His argument goes like this: The calculation that assigns next year the number 2000 is fraught with problems, leaving any thought that the world will end when the new year dawns without historical or theological reason. Yet, those who calculated and adopted this calendar encoded in it their conviction that Jesus is Lord. This conviction is a problem to postmodern culture, as it was to modernity. Nevertheless, the appropriate way to celebrate the millennium is by repeating in our time what Dionysius Exiguus originally said with the calendar: Jesus is Lord, and the worldly powers that come and go are not. One appropriate way to celebrate the millennium in light of these facts would be to reclaim the biblical idea of a year of Jubilee, and express this by forgiving the national debts of Third World nations.

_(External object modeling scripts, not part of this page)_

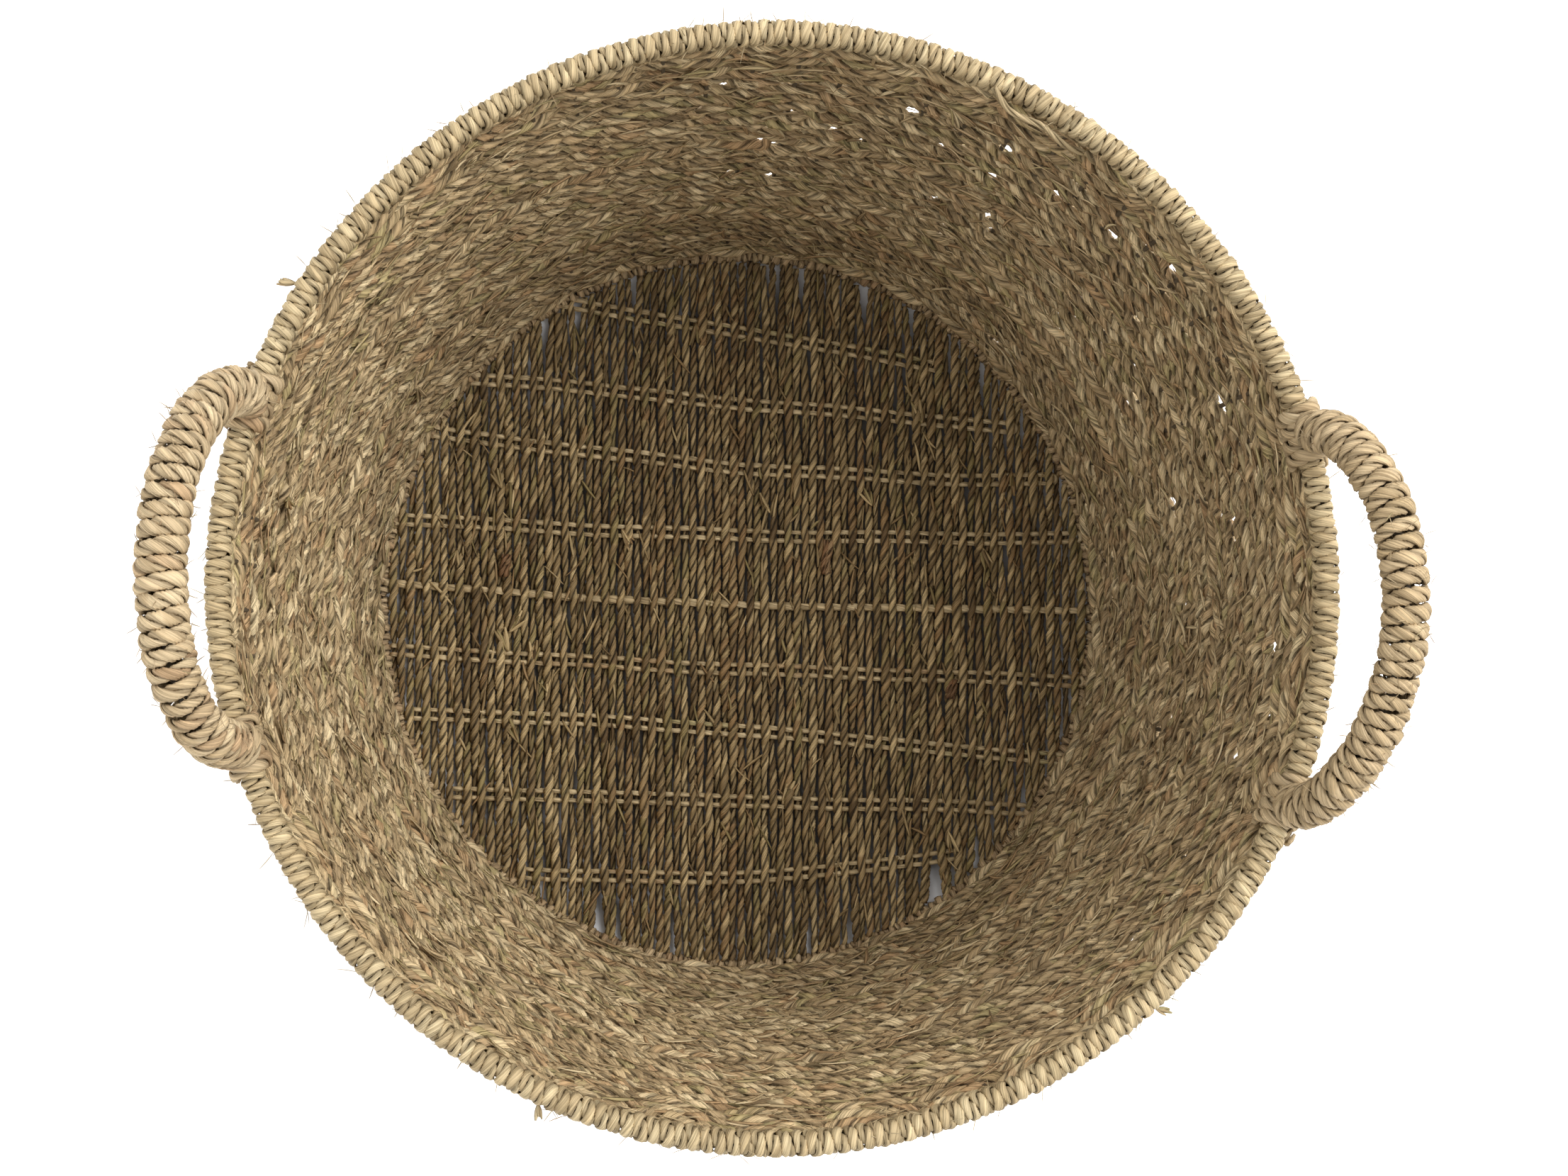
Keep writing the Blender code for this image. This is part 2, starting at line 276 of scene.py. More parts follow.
def seagrass(name, dark, middle, light, red, green, groove_shade=0.55, crevice_shade=0.55,
             roughness=(0.55, 0.85), depth=0.35 * MM):
    """A finish for twisted seagrass: three tones of blade, a share of red and of green ones, and grooves
    whose dark bottoms are painted shade."""
    material = bpy.data.materials.new(name)
    material.use_nodes = True
    nodes, links = material.node_tree.nodes, material.node_tree.links
    shader = nodes["Principled BSDF"]
    look = nodes.new("ShaderNodeAttribute")
    look.attribute_name = "look"
    parts = nodes.new("ShaderNodeSeparateXYZ")
    links.new(look.outputs["Vector"], parts.inputs[0])
    fibre = nodes.new("ShaderNodeAttribute")
    fibre.attribute_name = "fibre"

    def streaks(around, along, detail):
        stretch = nodes.new("ShaderNodeMapping")
        stretch.inputs["Scale"].default_value = (around, around, along)
        links.new(fibre.outputs["Vector"], stretch.inputs["Vector"])
        noise = nodes.new("ShaderNodeTexNoise")
        noise.inputs["Scale"].default_value = 1.0
        noise.inputs["Detail"].default_value = detail
        links.new(stretch.outputs["Vector"], noise.inputs["Vector"])
        return noise.outputs["Fac"]

    fine, broad = streaks(4.0, 0.9, 4.0), streaks(2.0, 0.4, 3.0)

    def mix(kind, factor, first, second):
        node = nodes.new("ShaderNodeMix")
        node.data_type = "RGBA"
        node.blend_type = kind
        for socket, value in (("Factor", factor), ("A", first), ("B", second)):
            named = [s for s in node.inputs if s.name == socket]
            target = named[0] if socket == "Factor" else next(s for s in named if s.type == "RGBA")
            if isinstance(value, bpy.types.NodeSocket):
                links.new(value, target)
            else:
                target.default_value = value
        return [s for s in node.outputs if s.type == "RGBA"][0]

    def chosen(value, share, strength):
        """How strongly a blade takes a tint: not at all for most, and up to strength for the share of them
        with the highest values."""
        node = nodes.new("ShaderNodeMapRange")
        node.inputs["From Min"].default_value = 1 - share
        node.inputs["From Max"].default_value = min(1.0, 1 - share * 0.5)
        node.inputs["To Max"].default_value = strength
        links.new(value, node.inputs["Value"])
        return node.outputs["Result"]

    tones = ramp(nodes, [(0.0, dark), (0.5, middle), (1.0, light)])
    links.new(parts.outputs["X"], tones.inputs["Fac"])
    reddish = tuple(m * k for m, k in zip(middle, (0.86, 0.74, 0.68)))
    greenish = tuple(m * k for m, k in zip(middle, (0.84, 0.93, 0.80)))
    colour = mix("MIX", chosen(parts.outputs["Y"], red, 0.8), tones.outputs["Color"], (*reddish, 1))
    colour = mix("MIX", chosen(parts.outputs["Z"], green, 0.8), colour, (*greenish, 1))
    blotch = ramp(nodes, [(0.32, (0.62, 0.59, 0.54)), (0.52, (1.0, 1.0, 1.0)), (0.70, (1.18, 1.16, 1.12))])
    links.new(broad, blotch.inputs["Fac"])
    colour = mix("MULTIPLY", 1.0, colour, blotch.outputs["Color"])
    # Painted shade at the bottom of the grooves: the low end of the fine noise, which is also low in the
    # bump, darkens the colour. Its high end is lighter fibre.
    floor = (1 - groove_shade, 1 - groove_shade, 1 - groove_shade * 1.08)
    fibre_streaks_and_groove_shade = ramp(nodes, [(0.34, floor), (0.50, (0.93, 0.92, 0.90)), (0.68, (1.16, 1.15, 1.12))])
    links.new(fine, fibre_streaks_and_groove_shade.inputs["Fac"])
    colour = mix("MULTIPLY", 1.0, colour, fibre_streaks_and_groove_shade.outputs["Color"])
    inner = nodes.new("ShaderNodeSeparateXYZ")
    links.new(fibre.outputs["Vector"], inner.inputs[0])
    crevice = nodes.new("ShaderNodeMapRange")
    crevice.inputs["From Min"].default_value, crevice.inputs["From Max"].default_value = -0.5, 0.25
    crevice.inputs["To Min"].default_value = crevice_shade
    links.new(inner.outputs["X"], crevice.inputs["Value"])
    colour = mix("MULTIPLY", 1.0, colour, crevice.outputs["Result"])
    links.new(colour, shader.inputs["Base Color"])
    gloss = nodes.new("ShaderNodeMapRange")
    gloss.inputs["From Min"].default_value, gloss.inputs["From Max"].default_value = 0.35, 0.65
    gloss.inputs["To Min"].default_value, gloss.inputs["To Max"].default_value = roughness[1], roughness[0]
    links.new(fine, gloss.inputs["Value"])
    links.new(gloss.outputs["Result"], shader.inputs["Roughness"])
    shader.inputs["Specular IOR Level"].default_value = 0.35
    bump = nodes.new("ShaderNodeBump")
    bump.inputs["Strength"].default_value = 0.8
    bump.inputs["Distance"].default_value = depth
    links.new(fine, bump.inputs["Height"])
    links.new(bump.outputs["Normal"], shader.inputs["Normal"])
    return material


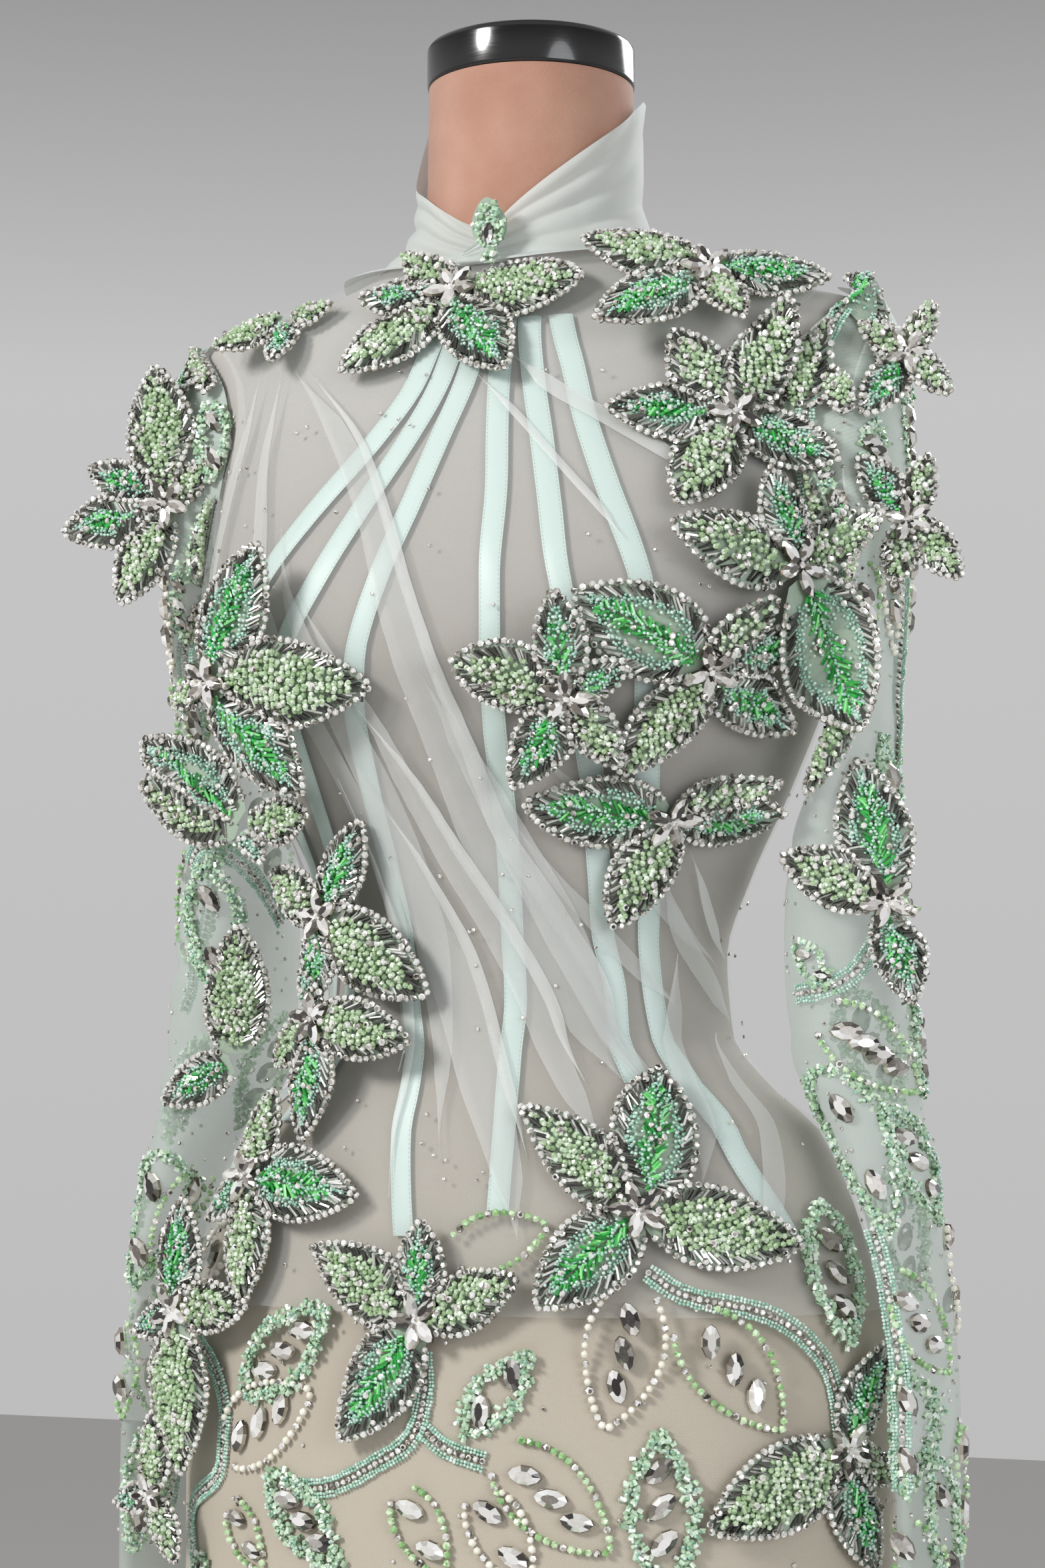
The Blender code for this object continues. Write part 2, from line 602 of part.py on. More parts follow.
def build_collar():
    """Two wrapped bands of tulle that cross at the centre front, each from there round to the centre back."""
    rows = 5
    columns = 16
    for side, name in ((-1, "collar_right"), (1, "collar_left")):
        points = []
        for r in range(rows):
            for c in range(columns + 1):
                start = -side * COLLAR_PAST
                end = side * (180.0 - 0.35)
                angle = start + (end - start) * c / columns
                share = r / (rows - 1)
                low = NECK_SEAM + 2 * SEAM_GAP + COLLAR_WALL
                height = low + share * (collar_top(side, angle) - low)
                cross = max(0.0, min(1.0, (COLLAR_OVER_END - side * angle) / COLLAR_OVER_RUN))
                out = COLLAR_OUT + (COLLAR_OVER * cross if side > 0 else 0.0)
                flare = COLLAR_FLARE * share * min(abs(angle) / 90.0, 1.0)
                points.append(layer_point(angle, height, out + flare + COLLAR_PLEAT * (r % 2)))
        made = add_object(name, points, grid_faces(rows, columns + 1, flip=side < 0), MINT)
        thicken(made, COLLAR_WALL)


def build_sleeves():
    """Long empty sleeves: an open tube each, from the armhole to the cuff."""
    turns = [360.0 * c / SLEEVE_POINTS for c in range(SLEEVE_POINTS)]
    for side, name in ((1, "sleeve_left"), (-1, "sleeve_right")):
        points = [sleeve_seam_point(side, turn) for turn in turns]
        for r in range(len(SLEEVE)):
            points += [sleeve_point(side, turn, r / (len(SLEEVE) - 1), 0.0) for turn in turns]
        faces = grid_faces(len(SLEEVE) + 1, SLEEVE_POINTS, closed=True, flip=side < 0)
        thicken(add_object(name, points, faces, MINT), SLEEVE_WALL)


def on_body(angle, height):
    """Function that places a local point (across, up, out) on the body round a given place."""
    def place(across, up, out):
        steps = 10
        z = height
        for _ in range(steps):
            slope = (body_point(angle, z + 0.0005) - body_point(angle, z - 0.0005)).length / 0.001
            z += up / steps / slope
        turned = angle
        for _ in range(3):
            middle = (angle + turned) / 2
            degree = (body_point(middle + 0.5, z) - body_point(middle - 0.5, z)).length
            turned = angle + across / degree
        ease = min(1.0, max(0.0, (z - DRAPE_HEM + EDGE_BELOW) / EDGE_RUN))
        base = FLOWER_ON_DRESS + (FLOWER_ON_DRAPE - FLOWER_ON_DRESS) * ease
        if z > DRAPE_HEM:
            base += fold_rise(turned, z)
        if SLEEVE_FRONT_LOW < z < SLEEVE_FRONT_HIGH and abs(turned) > SLEEVE_FRONT_ANGLE:
            side = math.copysign(1, turned)
            limit = angle_at_depth(z, -SLEEVE_FRONT)
            beyond = max(0.0, abs(turned) - limit) * degree
            point = facet_point(side * min(abs(turned), limit), z, base + out)
            point.x += side * beyond
            return point
        return facet_point(turned, z, base + out)
    return place


def in_air(x, y, z, facing, tilt, bend=FLAT_BEND):
    """The same for a flower that stands off the cloth, facing its own way and bent back round an upright."""
    a = math.radians(facing)
    t = math.radians(tilt)
    middle = Vector((x, y, z))
    normal = Vector((math.sin(a) * math.cos(t), -math.cos(a) * math.cos(t), math.sin(t)))
    across_way = Vector((-normal.y, normal.x, 0)).normalized()
    up_way = normal.cross(across_way)

    def place(across, up, out):
        droop = across * across / (2 * bend) + up * up / (2 * FLAT_BEND)
        return middle + across_way * across + up_way * up + normal * (out - droop)
    return place


def petal_half_width(share, length):
    """Half width of a leaf-shaped petal along its length."""
    return PETAL_SHARE / 2 * length * math.sin(math.pi * share ** 0.85) ** 0.75


def stitched_point(hub, grounds):
    """Point just over the nearest cloth or petal, where a flower's middle is sewn down."""
    found, _, _, distance = min((tree.find_nearest(hub) for tree in grounds), key=lambda hit: hit[3])
    return found + (hub - found) * min(1.0, STITCH_GAP / distance)


def flower(name, place, lift, petals, grounds):
    """Leaf flower: pointed petals that grow from one hub, as one wall of beadwork on stiff net."""
    petals = sorted((angle % 360, length / 1000) for angle, length in petals)
    hub = place(0, 0, lift)
    points = [stitched_point(hub, grounds) if grounds else hub]
    notches = []
    count = len(petals)
    gaps = []
    for k, (angle, _) in enumerate(petals):
        gap = (petals[(k + 1) % count][0] - angle) % 360 or 360
        gaps.append(gap)
        middle = math.radians(angle + gap / 2)
        reach = HUB if gap < 200 else 0.6 * HUB
        notches.append(len(points))
        points.append(place(reach * math.cos(middle), reach * math.sin(middle), lift))
    faces = []
    for k, (angle, length) in enumerate(petals):
        way = math.radians(angle)
        right, middle, left = [], [], []
        for share in PETAL_STATIONS:
            run = share * length
            wide = petal_half_width(share, length)
            room_right = PETAL_ROOM * run * math.tan(math.radians(min(gaps[k - 1], 150) / 2)) - PETAL_SPACE
            room_left = PETAL_ROOM * run * math.tan(math.radians(min(gaps[k], 150) / 2)) - PETAL_SPACE
            dome = PETAL_DOME * min(1.0, min(wide, room_left, room_right) / DOME_WIDTH)
            rise = lift + TIP_LIFT * share * share
            for row, wid, bulge in ((right, -min(wide, room_right), 0), (middle, 0, dome),
                                    (left, min(wide, room_left), 0)):
                across = run * math.cos(way) - wid * math.sin(way)
                up = run * math.sin(way) + wid * math.cos(way)
                row.append(len(points))
                points.append(place(across, up, rise + bulge))
        tip = len(points)
        points.append(place(length * math.cos(way), length * math.sin(way), lift + TIP_LIFT))
        before, after = notches[k - 1], notches[k]
        faces += [(0, before, right[0]), (0, right[0], middle[0])]
        faces += [(0, middle[0], left[0]), (0, left[0], after)]
        for j in range(len(PETAL_STATIONS) - 1):
            faces.append((right[j], right[j + 1], middle[j + 1], middle[j]))
            faces.append((middle[j], middle[j + 1], left[j + 1], left[j]))
        faces += [(right[-1], tip, middle[-1]), (middle[-1], tip, left[-1])]
    made = thicken(add_object("flower_" + name, points, faces, BEADS), FOOT_WALL)
    shares = made.vertex_groups.new(name="wall")
    shares.add(list(range(len(points))), FLOWER_WALL / FOOT_WALL, "REPLACE")
    shares.add([0], (FLOWER_WALL + (hub - points[0]).length) / FOOT_WALL, "REPLACE")
    made.modifiers["wall"].vertex_group = "wall"
    return made


def solid_tree(made):
    """The finished solid of an object, for finding the nearest point on it."""
    bpy.context.view_layer.update()
    return BVHTree.FromObject(made, bpy.context.evaluated_depsgraph_get())


def build_flowers():
    """All the leaf flowers, the lowest layer first, each sewn to what is already there."""
    places = {"body": on_body, "air": in_air}
    grounds = [solid_tree(parts.objects[name]) for name in GROUNDS]
    for row in sorted(FLOWERS, key=lambda row: row.layer):
        place = places[row.ground](*row.place)
        sewn_on = grounds if row.sewn_at == "middle" else []
        grounds.append(solid_tree(flower(row.name, place, row.layer * FLOWER_LAYER, row.petals, sewn_on)))


for old in list(bpy.data.objects):
    bpy.data.objects.remove(old, do_unlink=True)
parts = bpy.data.collections.new("column_evening_dress")
bpy.context.scene.collection.children.link(parts)

build_form()
build_dress()
build_closure()
build_drape()
build_tapes()
build_collar()
build_sleeves()
build_flowers()
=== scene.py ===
"""Column evening dress with a high wrapped collar and long empty sleeves, on a limbless dress form.

Metres, +Z up.  The front of the dress faces -Y and the form's left side is +X.
Angles go round the body from the centre front (0) towards the form's left side (90).
"""
import math
from collections import namedtuple

import bpy
import numpy as np
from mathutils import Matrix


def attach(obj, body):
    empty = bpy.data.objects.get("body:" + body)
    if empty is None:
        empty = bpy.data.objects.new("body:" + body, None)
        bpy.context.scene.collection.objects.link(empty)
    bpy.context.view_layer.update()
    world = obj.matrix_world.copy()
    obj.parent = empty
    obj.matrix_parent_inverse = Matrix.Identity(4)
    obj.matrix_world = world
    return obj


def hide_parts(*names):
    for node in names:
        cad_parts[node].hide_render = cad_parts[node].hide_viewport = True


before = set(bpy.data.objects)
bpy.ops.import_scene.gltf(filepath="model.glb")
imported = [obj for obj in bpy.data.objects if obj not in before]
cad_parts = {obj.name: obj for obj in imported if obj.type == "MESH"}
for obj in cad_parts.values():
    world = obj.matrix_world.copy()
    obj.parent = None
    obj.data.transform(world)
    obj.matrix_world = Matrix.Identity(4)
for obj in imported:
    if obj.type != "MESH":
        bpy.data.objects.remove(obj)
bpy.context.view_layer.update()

# Camera and studio
# The view is a little from the form's left and level with its hips.  Pale floor, three soft lights, and pale
# surroundings with a dark and a bright band higher up, so that the stones have something to reflect.
CAMERA_PLACE = (0.605, -1.5887, 1.050)
CAMERA_UP_TILT = 94.7
CAMERA_TURN = 21.0
CAMERA_LENS = 75.7
SKY_BANDS = [(0.0, 0.42), (0.44, 0.60), (0.60, 0.66), (0.70, 0.16), (0.84, 0.80), (1.0, 0.34)]
SKY_STRENGTH = 0.85
FLOOR_WIDTH = 14.0

scene = bpy.context.scene
camera = bpy.data.objects.new("camera", bpy.data.cameras.new("camera"))
scene.collection.objects.link(camera)
camera.location = CAMERA_PLACE
camera.rotation_euler = (math.radians(CAMERA_UP_TILT), 0.0, math.radians(CAMERA_TURN))
camera.data.lens = CAMERA_LENS
camera.data.sensor_width = 36.0
camera.data.clip_start = 0.05
scene.camera = camera
scene.view_settings.view_transform = "Standard"


def dye(red, green, blue):
    """Linear colour from the values that a colour card gives."""
    card = [value / 255 for value in (red, green, blue)]
    return tuple(v / 12.92 if v <= 0.04045 else ((v + 0.055) / 1.055) ** 2.4 for v in card)


def add_node(made, kind, values=None, **settings):
    """New node with its settings and the plain values of its inputs."""
    node = made.node_tree.nodes.new(kind)
    for key, value in settings.items():
        setattr(node, key, value)
    for key, value in (values or {}).items():
        node.inputs[key].default_value = value
    return node


def link(made, out_socket, in_socket):
    """Joins two sockets of a finish or of the surroundings."""
    made.node_tree.links.new(out_socket, in_socket)


def ramp(made, source, stops):
    """Colour ramp over a value; stops are (place, colour)."""
    node = add_node(made, "ShaderNodeValToRGB")
    while len(node.color_ramp.elements) < len(stops):
        node.color_ramp.elements.new(0.5)
    for element, (place, colour) in zip(node.color_ramp.elements, stops):
        element.position = place
        element.color = (*colour, 1.0)
    link(made, source, node.inputs["Fac"])
    return node.outputs["Color"]


def soft_light(name, place, aim, size, power, colour):
    """Round soft lamp that points at a place."""
    lamp = bpy.data.lights.new(name, "AREA")
    lamp.shape = "DISK"
    lamp.size = size
    lamp.energy = power
    lamp.color = colour
    made = bpy.data.objects.new(name, lamp)
    scene.collection.objects.link(made)
    way = np.array(aim) - np.array(place)
    made.location = place
    flat = math.hypot(way[0], way[1])
    made.rotation_euler = (math.atan2(flat, -way[2]), 0.0, math.atan2(-way[0], way[1]))


soft_light("key_light", (-1.5, -2.3, 2.5), (0.0, 0.0, 1.15), 0.8, 66.0, (1.0, 0.985, 0.96))
soft_light("fill_light", (2.3, -1.7, 1.5), (0.0, 0.0, 1.10), 1.6, 24.0, (0.96, 0.98, 1.0))
soft_light("rim_light", (0.9, 2.2, 2.4), (0.0, 0.0, 1.20), 1.4, 34.0, (1.0, 1.0, 1.0))

surroundings = bpy.data.worlds.new("surroundings")
scene.world = surroundings
surroundings.use_nodes = True
sky = surroundings.node_tree.nodes["Background"]
sky_place = add_node(surroundings, "ShaderNodeTexCoord")
sky_axes = add_node(surroundings, "ShaderNodeSeparateXYZ")
link(surroundings, sky_place.outputs["Generated"], sky_axes.inputs["Vector"])
sky_height = add_node(surroundings, "ShaderNodeMapRange", {"From Min": -1.0, "From Max": 1.0})
link(surroundings, sky_axes.outputs["Z"], sky_height.inputs["Value"])
sky_stops = [(place, (grey,) * 3) for place, grey in SKY_BANDS]
sky_colour = ramp(surroundings, sky_height.outputs["Result"], sky_stops)
link(surroundings, sky_colour, sky.inputs["Color"])
sky.inputs["Strength"].default_value = SKY_STRENGTH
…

The first four chapters of the book are easy to praise. They are lucid, enjoyable and full of insight. They say helpfully why the apocalyptic view of next year is nonsense, and propose a Christian celebration of the millennium that has integrity, assuming history will continue.
How we should evaluate the “Jubilee 2000” proposal for forgiving Third World debt, which he supports in the last chapter, is a question better left to more politically astute minds than mine. Yet I can almost hear Reinhold Niebuhr speaking in epigrams about what motivates international finance, and pointing out the creative egomania of the despots who run much of the “Two-Thirds World,” who surely would find ways to keep the benefits of such a Jubilee for personal gain. Wright has no illusions about these issues, but it is not clear whether the Jubilee 2000 movement itself has dealt adequately with them.
Wright has brought up, without exploring to any great depth, the idea of celebrating the new year as a year of Jubilee, a year of forgiveness and freedom. The theme is underdeveloped because the book was written mainly to support a religiously inspired political movement, and fully developing the theology in its local application might have been a distraction. Yet the thought is suggestive for the Christian life and for the church, and we who read the book will learn from thinking it through for ourselves.
Whatever we may decide about forgiving the debts of the poorest nations, we can celebrate the 2,000th year according to our calendar as a year of renewal in our dedication to the One it honors as Lord, living in personal, commercial and international relationships the kind of life to which he calls us. It is to such a celebration that Wright has invited us.